- What to produce
Copy out the lines of the records below, and only those lines, from the one with "for node in" through the one with "imported = [obj", exactly as they appear.

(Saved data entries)
* * *
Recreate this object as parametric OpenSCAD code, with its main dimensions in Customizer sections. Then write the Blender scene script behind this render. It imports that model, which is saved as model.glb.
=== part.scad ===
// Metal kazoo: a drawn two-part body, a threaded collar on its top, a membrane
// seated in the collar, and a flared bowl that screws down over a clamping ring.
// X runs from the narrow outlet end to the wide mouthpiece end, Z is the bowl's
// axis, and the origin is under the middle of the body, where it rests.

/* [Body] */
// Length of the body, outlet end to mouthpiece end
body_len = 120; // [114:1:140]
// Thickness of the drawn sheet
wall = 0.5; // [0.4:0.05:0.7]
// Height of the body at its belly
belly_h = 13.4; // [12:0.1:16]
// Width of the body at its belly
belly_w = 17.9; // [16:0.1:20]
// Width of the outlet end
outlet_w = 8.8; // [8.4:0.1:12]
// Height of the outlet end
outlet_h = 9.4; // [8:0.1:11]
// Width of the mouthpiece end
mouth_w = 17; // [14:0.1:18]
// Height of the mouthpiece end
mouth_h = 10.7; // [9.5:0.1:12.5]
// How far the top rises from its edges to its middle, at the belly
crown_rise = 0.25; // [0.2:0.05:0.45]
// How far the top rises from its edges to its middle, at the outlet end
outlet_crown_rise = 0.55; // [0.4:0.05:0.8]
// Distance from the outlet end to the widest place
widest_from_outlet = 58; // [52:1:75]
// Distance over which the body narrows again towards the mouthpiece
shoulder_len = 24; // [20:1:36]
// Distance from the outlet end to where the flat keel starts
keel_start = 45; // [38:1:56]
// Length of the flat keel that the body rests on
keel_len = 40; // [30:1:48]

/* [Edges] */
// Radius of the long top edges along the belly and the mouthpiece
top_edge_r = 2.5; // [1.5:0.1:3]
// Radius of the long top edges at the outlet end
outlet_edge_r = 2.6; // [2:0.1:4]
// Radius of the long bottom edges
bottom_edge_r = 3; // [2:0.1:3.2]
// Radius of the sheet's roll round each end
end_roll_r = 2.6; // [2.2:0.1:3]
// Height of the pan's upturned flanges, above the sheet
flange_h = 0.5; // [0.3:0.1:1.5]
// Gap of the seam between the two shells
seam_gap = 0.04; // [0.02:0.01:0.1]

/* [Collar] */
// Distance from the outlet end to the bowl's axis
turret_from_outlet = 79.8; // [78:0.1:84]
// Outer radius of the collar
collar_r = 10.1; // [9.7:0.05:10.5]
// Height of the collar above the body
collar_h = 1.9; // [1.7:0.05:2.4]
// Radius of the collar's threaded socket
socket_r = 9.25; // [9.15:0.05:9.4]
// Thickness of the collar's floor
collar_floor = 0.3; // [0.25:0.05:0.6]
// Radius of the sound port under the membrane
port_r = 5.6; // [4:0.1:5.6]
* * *
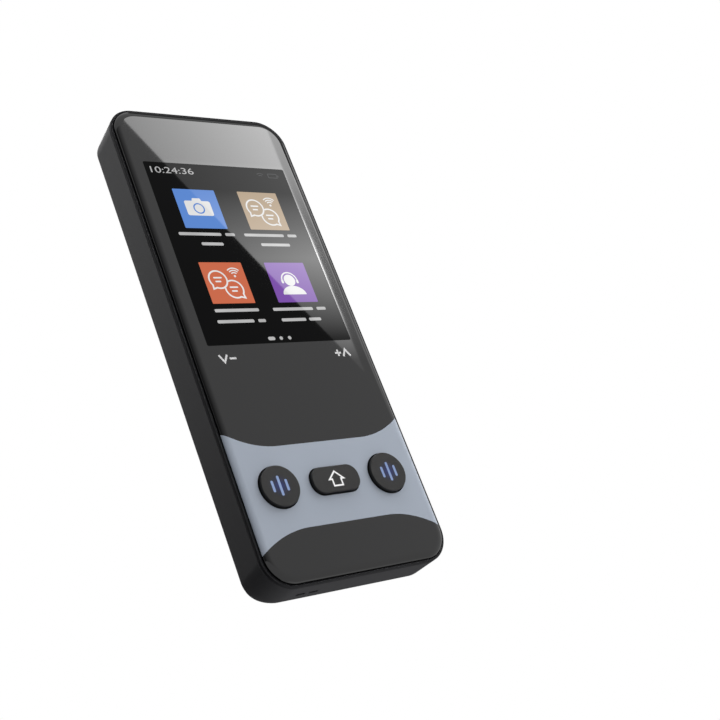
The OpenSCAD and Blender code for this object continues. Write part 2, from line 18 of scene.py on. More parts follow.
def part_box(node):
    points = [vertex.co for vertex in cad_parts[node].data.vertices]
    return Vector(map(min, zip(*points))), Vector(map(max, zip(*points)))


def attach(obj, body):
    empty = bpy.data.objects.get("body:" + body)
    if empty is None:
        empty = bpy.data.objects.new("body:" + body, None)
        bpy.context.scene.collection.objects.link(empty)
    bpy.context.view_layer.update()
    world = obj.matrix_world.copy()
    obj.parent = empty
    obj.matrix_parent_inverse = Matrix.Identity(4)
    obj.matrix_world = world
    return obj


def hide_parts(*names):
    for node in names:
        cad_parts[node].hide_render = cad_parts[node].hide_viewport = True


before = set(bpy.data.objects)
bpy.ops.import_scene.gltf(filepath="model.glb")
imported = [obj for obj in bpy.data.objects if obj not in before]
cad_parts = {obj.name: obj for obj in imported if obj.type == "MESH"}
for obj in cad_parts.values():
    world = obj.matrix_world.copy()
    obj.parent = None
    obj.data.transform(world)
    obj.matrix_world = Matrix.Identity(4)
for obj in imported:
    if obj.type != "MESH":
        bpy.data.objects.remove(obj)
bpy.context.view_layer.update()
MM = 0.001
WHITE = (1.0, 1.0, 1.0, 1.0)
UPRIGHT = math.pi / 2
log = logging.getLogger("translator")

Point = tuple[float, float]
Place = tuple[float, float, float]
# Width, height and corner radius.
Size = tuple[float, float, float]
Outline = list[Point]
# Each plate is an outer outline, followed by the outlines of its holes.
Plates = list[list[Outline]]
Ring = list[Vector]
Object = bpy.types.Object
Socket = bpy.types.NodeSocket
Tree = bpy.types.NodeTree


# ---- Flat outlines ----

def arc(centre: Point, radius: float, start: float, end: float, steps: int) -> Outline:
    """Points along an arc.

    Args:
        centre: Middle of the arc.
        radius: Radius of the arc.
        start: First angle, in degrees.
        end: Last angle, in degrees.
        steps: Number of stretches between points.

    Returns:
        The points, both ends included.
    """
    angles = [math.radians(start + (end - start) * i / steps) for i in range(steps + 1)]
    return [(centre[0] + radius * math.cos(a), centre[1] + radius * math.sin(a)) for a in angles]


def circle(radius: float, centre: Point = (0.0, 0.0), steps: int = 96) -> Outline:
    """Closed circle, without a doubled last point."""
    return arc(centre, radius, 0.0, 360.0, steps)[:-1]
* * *
- Final result
    for node in names:
        cad_parts[node].hide_render = cad_parts[node].hide_viewport = True


before = set(bpy.data.objects)
bpy.ops.import_scene.gltf(filepath="model.glb")
imported = [obj for obj in bpy.data.objects if obj not in before]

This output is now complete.